D. « DES NORMES TROP NOMBREUSES ET QUI CHANGENT TROP FRÉQUEMMENT », OLIVIER RENAUDIE, PROFESSEUR DE DROIT PUBLIC À LA SORBONNE

Xavier Brivet. - Je laisse maintenant la parole à Olivier Renaudie, professeur de droit public à la Sorbonne. Vous allez nous livrer votre appréciation des propositions du Sénat et du CNEN.

M. Olivier Renaudie, professeur à l'École de droit de la Sorbonne. - Merci, Madame la Présidente, pour votre invitation.

Première observation : cette question de la simplification des normes est ancienne. En 1977, le doyen René Savatier pouvait écrire un article intitulé « L'Inflation législative et l'indigestion du corps social ». Il a été largement question de cette indigestion dans les propos et exemples des élus locaux.

Je partage la perception des élus locaux à propos des normes les concernant. Nous avons deux types de problèmes : d'un côté des normes trop nombreuses et qui changent trop fréquemment, ce qui provoque l'insécurité juridique. De l'autre des normes trop volumineuses, trop touffues, ce qui suscite la complexité. Le législateur semble avoir de la peine à écrire simplement et à ne pas sortir de multiples exceptions, ce qui provoque l'exaspération de la population, et le bonheur des consultants en droit.
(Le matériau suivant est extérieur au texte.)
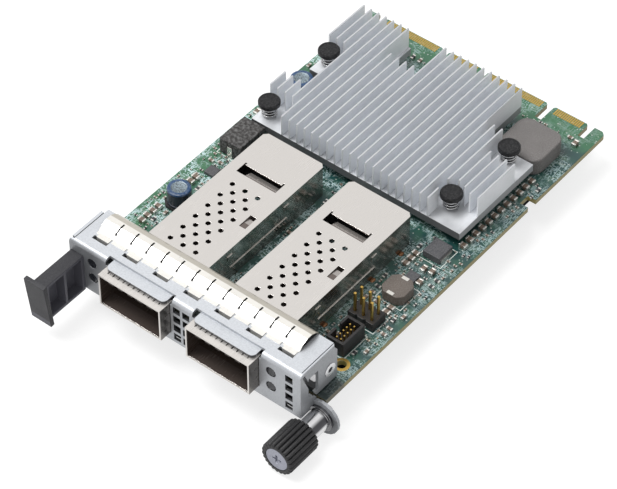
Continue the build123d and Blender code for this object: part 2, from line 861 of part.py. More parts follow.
def push_pin(x, y):
    """Pin with a round cap, a shank through the base and board, and a barb below."""
    under = pin_cap_top - pin_cap_thickness
    cap = rod_z(pin_cap_radius, x, y, span(under, pin_cap_top), fine_flats)
    cap += rod_z(pin_shank_radius, x, y, span(-board_thickness, under), small_flats)
    foot = span(-board_thickness - pin_barb_length, -board_thickness)
    barb = rod_z(pin_barb_radius, x, y, foot, small_flats)
    return cap + chamfer(barb.edges().group_by(Axis.Z)[0], pin_barb_taper)


def coil(radius, wire, height, turns):
    """A spring wound along Z from its origin, in straight chords."""
    steps = turns * tiny_flats
    points = []
    for step in range(steps + 1):
        angle = 2 * math.pi * step / tiny_flats
        rise = wire / 2 + (height - wire) * step / steps
        points.append((radius * math.cos(angle), radius * math.sin(angle), rise))
    path = Polyline(*points)
    section = Plane(origin=path @ 0, z_dir=path % 0) * Rectangle(wire, wire)
    return sweep(section, path=path, transition=Transition.RIGHT)


def push_pin_springs():
    gap = spring_gap
    height = pin_cap_top - pin_cap_thickness - sink_base_top - 2 * gap
    spring = coil(pin_spring_radius, pin_spring_wire, height, pin_spring_turns)
    return Compound(children=[Pos(x, y, sink_base_top + gap) * spring for x, y in pin_places])


def cut_brick(place, size, corner):
    """A brick on the board with its four upright corners cut."""
    outline = Rectangle(size[0], size[1])
    outline = chamfer(outline.vertices(), corner)
    return Pos(*place, 0) * extrude(outline, amount=size[2])


def inductor_tabs():
    """Tinned ends of the small and the rear inductor."""
    x, y = small_inductor_place
    reach = (small_inductor_size[1] - inductor_tab[1]) / 2
    top = small_inductor_size[2]
    tabs = [brick(x, y - reach, inductor_tab, top), brick(x, y + reach, inductor_tab, top)]
    x, y = rear_inductor_place
    reach = (rear_inductor_size[1] + rear_inductor_tab[1]) / 2
    tabs.append(brick(x, y - reach, rear_inductor_tab))
    return Compound(children=tabs)


def power_diode():
    """Moulded block between two wrapped leads, kept as one piece."""
    body = brick(*diode_place, diode_size)
    lead = (diode_size[0] + 2 * diode_lead, diode_size[1] * diode_lead_share, diode_size[2] / 2)
    return body + brick(*diode_place, lead)


def can_capacitor(x, y):
    """Round can on a square base with two cut corners."""
    base = Rectangle(can_base_side, can_base_side)
    base = chamfer(base.vertices().group_by(Axis.Y)[0], can_base_corner)
    can = Pos(x, y, 0) * extrude(base, amount=can_base_height)
    return can + rod_z(can_radius, x, y, span(can_base_height, can_top), fine_flats)


def chip_capacitors():
    """Ceramic capacitors beside the heat sink and along both board edges."""
    edge = board_width / 2
    places = [(edge_row_x, edge_row_start + index * edge_row_pitch) for index in range(edge_row_count)]
    places += [(left_row_x, left_row_start + index * left_row_pitch) for index in range(left_row_count)]
    places += [(inset - edge, y) for inset, y in left_chips]
    places += [(right_strip + offset, y) for offset, y in strip_chips]
    places += [(cage_gap_middle + offset, y) for offset, y in gap_chips]
    places += [(x, board_depth - inset) for x, inset in rear_chips]
    turned = [(right_strip + offset, y) for offset, y in turned_strip_chips]
    turned += [(inset - edge, y) for inset, y in turned_left_chips]
    turned.append((turned_rear_chip[0], board_depth - turned_rear_chip[1]))
    length, width, height = chip_size
    chips = [brick(x, y, chip_size) for x, y in places]
    chips += [brick(x, y, (width, length, height)) for x, y in turned]
    return Compound(children=chips)


def grid(place, counts, pitch):
    """Centres of a block of like parts."""
    x0 = place[0] - (counts[0] - 1) * pitch[0] / 2
    y0 = place[1] - (counts[1] - 1) * pitch[1] / 2
    return [(x0 + i * pitch[0], y0 + j * pitch[1]) for i in range(counts[0]) for j in range(counts[1])]


def post_places():
    return grid(post_place, post_grid, (post_pitch, post_pitch))


def post_header():
    """Moulded strip of the tall pin header."""
    width = (post_grid[0] - 1) * post_pitch + 2 * post_margin
    depth = (post_grid[1] - 1) * post_pitch + 2 * post_margin
    strip = brick(*post_place, (width, depth, post_block_height))
    side = post_margin / 2
    notch = Rot(0, 0, 45) * Box(side, side, 2 * post_block_height)
    for x, _ in grid(post_place, (post_grid[0] - 1, 1), (post_pitch, post_pitch)):
        for y in (post_place[1] - depth / 2, post_place[1] + depth / 2):
            strip -= Pos(x, y, post_block_height) * notch
    return strip - [brick(x, y, (post_side, post_side, post_block_height)) for x, y in post_places()]


def header_posts():
    size = (post_side, post_side, post_top - post_tail)
    return Compound(children=[brick(x, y, size, post_tail) for x, y in post_places()])


def socket_places():
    return grid(socket_place, socket_grid, (socket_pitch, socket_pitch))


def box_header():
    """Open-topped shell of the fine pin header, with a key gap in one long wall."""
    width, depth, height = socket_size
    shell = brick(*socket_place, socket_size)
    inner = (width - 2 * socket_wall, depth - 2 * socket_wall, height - socket_floor)
    shell -= brick(*socket_place, inner, socket_floor)
    gap = (socket_wall, socket_key, height - socket_floor)
    shell -= brick(socket_place[0] - (width - socket_wall) / 2, socket_place[1], gap, socket_floor)
    return shell - [brick(x, y, (socket_pin_side, socket_pin_side, socket_floor)) for x, y in socket_places()]


def box_header_pins():
    size = (socket_pin_side, socket_pin_side, socket_pin_top)
    return Compound(children=[brick(x, y, size) for x, y in socket_places()])


def insulator_sheet():
    """Thin sheet that shields the underside, narrower between the faceplate's walls."""
    middle = (insulator_neck_end + insulator_rear) / 2
    outline = Rectangle(2 * insulator_half_width, insulator_rear - insulator_neck_end)
    outline = Pos(0, middle, 0) * chamfer(outline.vertices(), insulator_corner)
    neck = Rectangle(2 * insulator_neck_half_width, insulator_neck_end + insulator_corner - insulator_front)
    neck_middle = (insulator_front + insulator_neck_end + insulator_corner) / 2
    outline += Pos(0, neck_middle, 0) * neck
    return Pos(0, 0, insulator_top - insulator_thickness) * extrude(outline, amount=insulator_thickness)


def insulator_strips():
    """Adhesive strips that hold the sheet off the board."""
    size = (strip_width, strip_length, -board_thickness - insulator_top)
    reach = insulator_half_width - strip_inset
    places = [(x, y) for y in strip_rows for x in (-reach, reach)]
    return Compound(children=[brick(x, y, size, insulator_top) for x, y in places])


def faceplate_screws():
    """Screws from below through the board into the faceplate's feet."""
    screws = []
    for x, y in mount_feet():
        screw = rod_z(foot_screw_radius, x, y, span(-board_thickness, sheet), tiny_flats)
        head = span(-board_thickness - foot_screw_head, -board_thickness)
        screws.append(screw + rod_z(foot_screw_head_radius, x, y, head, small_flats))
    return Compound(children=screws)


def screw_rod(radius, y, flats=None):
    """A round bar on the thumbscrew's axis."""
    return rod_y(radius, screw_x, screw_z, y, flats)


def thumbscrew_barrel():
    """Sleeve clinched into the ear, with a pocket for the spring and a web for the thread."""
    ear_rear = ear_front + sheet
    web_rear = barrel_web_front + barrel_web
    barrel = screw_rod(barrel_radius, span(barrel_front, ear_front))
    barrel += screw_rod(barrel_collar_radius, span(ear_front - barrel_collar, ear_front), fine_flats)
    barrel += screw_rod(barrel_spigot_radius, span(ear_front, ear_rear), small_flats)
    barrel -= screw_rod(barrel_pocket_radius, span(barrel_front, barrel_web_front), small_flats)
    barrel -= screw_rod(screw_shank_radius + shank_clearance, span(barrel_web_front, web_rear), small_flats)
    return barrel - screw_rod(thread_radius + shank_clearance, span(web_rear, ear_rear), small_flats)


def knob_grip():
    """A bar with ridges all round, standing on the origin."""
    valley = knob_radius - flute_depth
    step = 2 * math.pi / flute_count
    points = []
    for index in range(flute_count):
        for share, radius in ((-ridge_share / 2, knob_radius), (ridge_share / 2, knob_radius), (0.5, valley)):
            angle = (index + share) * step
            points.append((radius * math.cos(angle), radius * math.sin(angle)))
    return extrude(make_face(Polyline(*points, close=True)), amount=knob_rear - knob_front)


def thumbscrew_knob():
    """Grip with ridges along its whole length, which slides over the barrel."""
    knob = Pos(screw_x, knob_front, screw_z) * Rot(-90, 0, 0) * knob_grip()
    head_rear = knob_front + head_recess + head_thickness
    knob -= screw_rod(head_radius, span(knob_front, head_rear), fine_flats)
    knob -= screw_rod(screw_shank_radius, span(head_rear, knob_web_rear), small_flats)
    return knob - screw_rod(barrel_radius + knob_clearance, span(knob_web_rear, knob_rear), fine_flats)


def thumbscrew_screw():
    """Screw with a cross recess, a catch that keeps it in the barrel and a threaded tip."""
    front = knob_front + head_recess
    head = screw_rod(head_radius, span(front, front + head_thickness), fine_flats)
    slot = Box(recess_length, 2 * recess_depth, recess_width)
    centre = Pos(screw_x, front, screw_z)
    head -= centre * slot
    head -= centre * Rot(0, 90, 0) * slot
    head += screw_rod(screw_shank_radius, span(front + head_thickness, catch_front), small_flats)
    head += screw_rod(thread_radius, span(catch_front, thread_front), small_flats)
    tip = screw_rod(thread_radius, span(thread_front, thread_tip))
    return head + chamfer(tip.edges().group_by(Axis.Y)[-1], thread_chamfer)


def thumbscrew_spring():
    """Spring between the barrel's web and the knob."""
    length = barrel_web_front - knob_web_rear - 2 * spring_gap
    spring = coil(knob_spring_radius, knob_spring_wire, length, knob_spring_turns)
    return Pos(screw_x, knob_web_rear + spring_gap, screw_z) * Rot(-90, 0, 0) * spring


def all_parts():
    """Every sub-part under the name of its file."""
    made = {
        "circuit_board": circuit_board(),
        "edge_contacts": edge_contacts(),
        "faceplate": faceplate(),
        "emi_finger_strip": emi_finger_strip(),
        "pull_tab": pull_tab(),
        "side_nut": side_nut(),
        "light_pipes": light_pipes(),
        "status_lamps": status_lamps(),
        "heat_sink": heat_sink(),
        "processor": processor(),
        "thermal_pad": thermal_pad(),
        "push_pins": Compound(children=[push_pin(x, y) for x, y in pin_places]),
        "push_pin_springs": push_pin_springs(),
        "large_inductor": cut_brick(large_inductor_place, large_inductor_size, large_inductor_corner),
        "rear_inductor": brick(*rear_inductor_place, rear_inductor_size),
        "small_inductor": cut_brick(small_inductor_place, small_inductor_size, small_inductor_corner),
        "inductor_tabs": inductor_tabs(),
        "power_diode": power_diode(),
        "can_capacitors": Compound(children=[can_capacitor(x, y) for x, y in can_places]),
        "chip_capacitors": chip_capacitors(),
        "regulator_chips": Compound(children=[brick(x, y, regulator_size) for x, y in regulator_places]),
        "post_header": post_header(),
        "header_posts": header_posts(),
        "box_header": box_header(),
        "box_header_pins": box_header_pins(),
        "insulator_sheet": insulator_sheet(),
        "insulator_strips": insulator_strips(),
        "faceplate_screws": faceplate_screws(),
        "thumbscrew_barrel": thumbscrew_barrel(),
        "thumbscrew_knob": thumbscrew_knob(),
        "thumbscrew_screw": thumbscrew_screw(),
        "thumbscrew_spring": thumbscrew_spring(),
    }
    for side, left in zip(("left", "right"), cages()):
        made[f"cage_{side}"] = cage(left)
        made[f"cage_gasket_{side}"] = cage_gasket(left)
        made[f"receptacle_{side}"] = receptacle(left)
    return made


os.makedirs("parts", exist_ok=True)
for name, part in all_parts().items():
    export_step(part, f"parts/{name}.step")
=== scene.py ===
import math
import random

import bmesh
import bpy
from mathutils import Matrix, Vector


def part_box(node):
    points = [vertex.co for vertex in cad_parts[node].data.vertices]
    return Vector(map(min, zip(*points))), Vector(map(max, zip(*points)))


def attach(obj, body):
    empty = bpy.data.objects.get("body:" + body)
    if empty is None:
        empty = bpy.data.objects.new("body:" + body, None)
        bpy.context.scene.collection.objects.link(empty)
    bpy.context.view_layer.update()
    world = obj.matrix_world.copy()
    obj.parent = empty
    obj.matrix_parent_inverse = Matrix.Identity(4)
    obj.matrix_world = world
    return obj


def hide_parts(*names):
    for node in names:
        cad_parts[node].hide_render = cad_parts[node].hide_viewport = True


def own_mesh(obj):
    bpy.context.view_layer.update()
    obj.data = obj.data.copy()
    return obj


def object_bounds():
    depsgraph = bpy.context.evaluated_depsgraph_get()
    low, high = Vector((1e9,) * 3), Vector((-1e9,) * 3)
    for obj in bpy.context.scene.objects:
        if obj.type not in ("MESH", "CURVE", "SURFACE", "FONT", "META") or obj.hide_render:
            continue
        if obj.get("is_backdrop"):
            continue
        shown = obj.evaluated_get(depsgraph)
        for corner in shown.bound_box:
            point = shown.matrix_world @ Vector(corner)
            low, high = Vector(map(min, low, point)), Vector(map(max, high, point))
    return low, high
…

La délégation aux collectivités a raison de se pencher sur ce sujet aujourd'hui, car elle devra faire face à un défi majeur : comment développer la différenciation territoriale qu'elle appelle de ses voeux sans que cela conduise à la complexification du droit applicable aux collectivités ? Comment simplifier les normes appliquées aux collectivités ? C'est à cette question d'ampleur que s'attache le rapport qui nous intéresse aujourd'hui.

J'ai avec ce rapport beaucoup de points d'accord et une interrogation. Je suis en accord avec les principales propositions.

La première consiste à donner plus de visibilité sur les textes envisagés par le Gouvernement dans le domaine des collectivités. Cette proposition est de bon sens et ne nécessite pas de normes juridiques pour la mettre en oeuvre. Mais nous nous exposons peut-être à une difficulté : qu'est-ce qu'une norme en rapport avec les collectivités ? Il existe des textes qui concernent très directement les collectivités mais, aujourd'hui, chaque norme comporte des dispositions qui concernent des collectivités. Le champ de cette proposition pouvant varier, son intérêt peut aussi être questionné.

La seconde proposition concerne l'évaluation des normes. Le rapport a parfaitement raison de faire de l'évaluation un outil pour lutter contre la complexité des normes applicables aux collectivités. Aujourd'hui, l'évaluation présente deux défauts majeurs : d'un côté, les études d'impact sont de qualité inégale et, de l'autre, les évaluations ex post sont délaissées. Nous devons aujourd'hui faire le constat que les études d'impact sont des exposés des motifs consolidés et déguisés. Nous ne pouvons que souscrire à la proposition qui consiste à recommander au gouvernement d'élaborer une étude d'options. Mais la question n'est-elle pas de savoir qui tient la plume ? Comment demander à celui qui est convaincu de la nécessité d'un texte, au point de formaliser un projet de loi sur le sujet, d'étudier sérieusement les autres options possibles, y compris l'absence d'action et de textes ?

Concernant l'évaluation ex post, il y a sur ce sujet un problème culturel en France : en raison de notre légicentrisme, nous sommes persuadés qu'une fois votée, la loi est parée de toutes les vertus. Il convient donc de développer les expérimentations, les clauses expérimentales, les clauses de revoyure qui permettent de faire le point quelques années après. Je vous suggère donc de ne pas hésiter à solliciter les universitaires, les laboratoires de recherche, beaucoup moins onéreux que les cabinets de conseil. Nous avons de l'expertise en économie, en finance, en droit : n'hésitez pas nous solliciter pour procéder à ces expérimentations.

Au-delà des nombreux points d'accord, il existe une petite incompréhension sur ce rapport. Il y est brossé le portrait chinois de l'organisme ou de l'institution qui pourrait oeuvrer à la simplification des normes applicables aux collectivités. Cet organisme doit être indépendant, connaisseur des collectivités territoriales. Il doit être familier de l'écriture des normes, être compétent en matière d'évaluation des politiques publiques, disposer de moyens financiers, matériels et humains. Cet organisme, de mon point de vue, n'est pas le CNEN, aussi remarquable que soit son travail. Cet organisme est le Sénat, qui doit être l'acteur majeur de la simplification, qui doit prendre la main à moyen constant et organisation constante, ou sous la forme de la création d'un office parlementaire.

M. Xavier Brivet. - Il se trouve que le Sénat signera tout à l'heure la charte d'engagement avec le gouvernement. Il est donc bien chef de file sur ce sujet.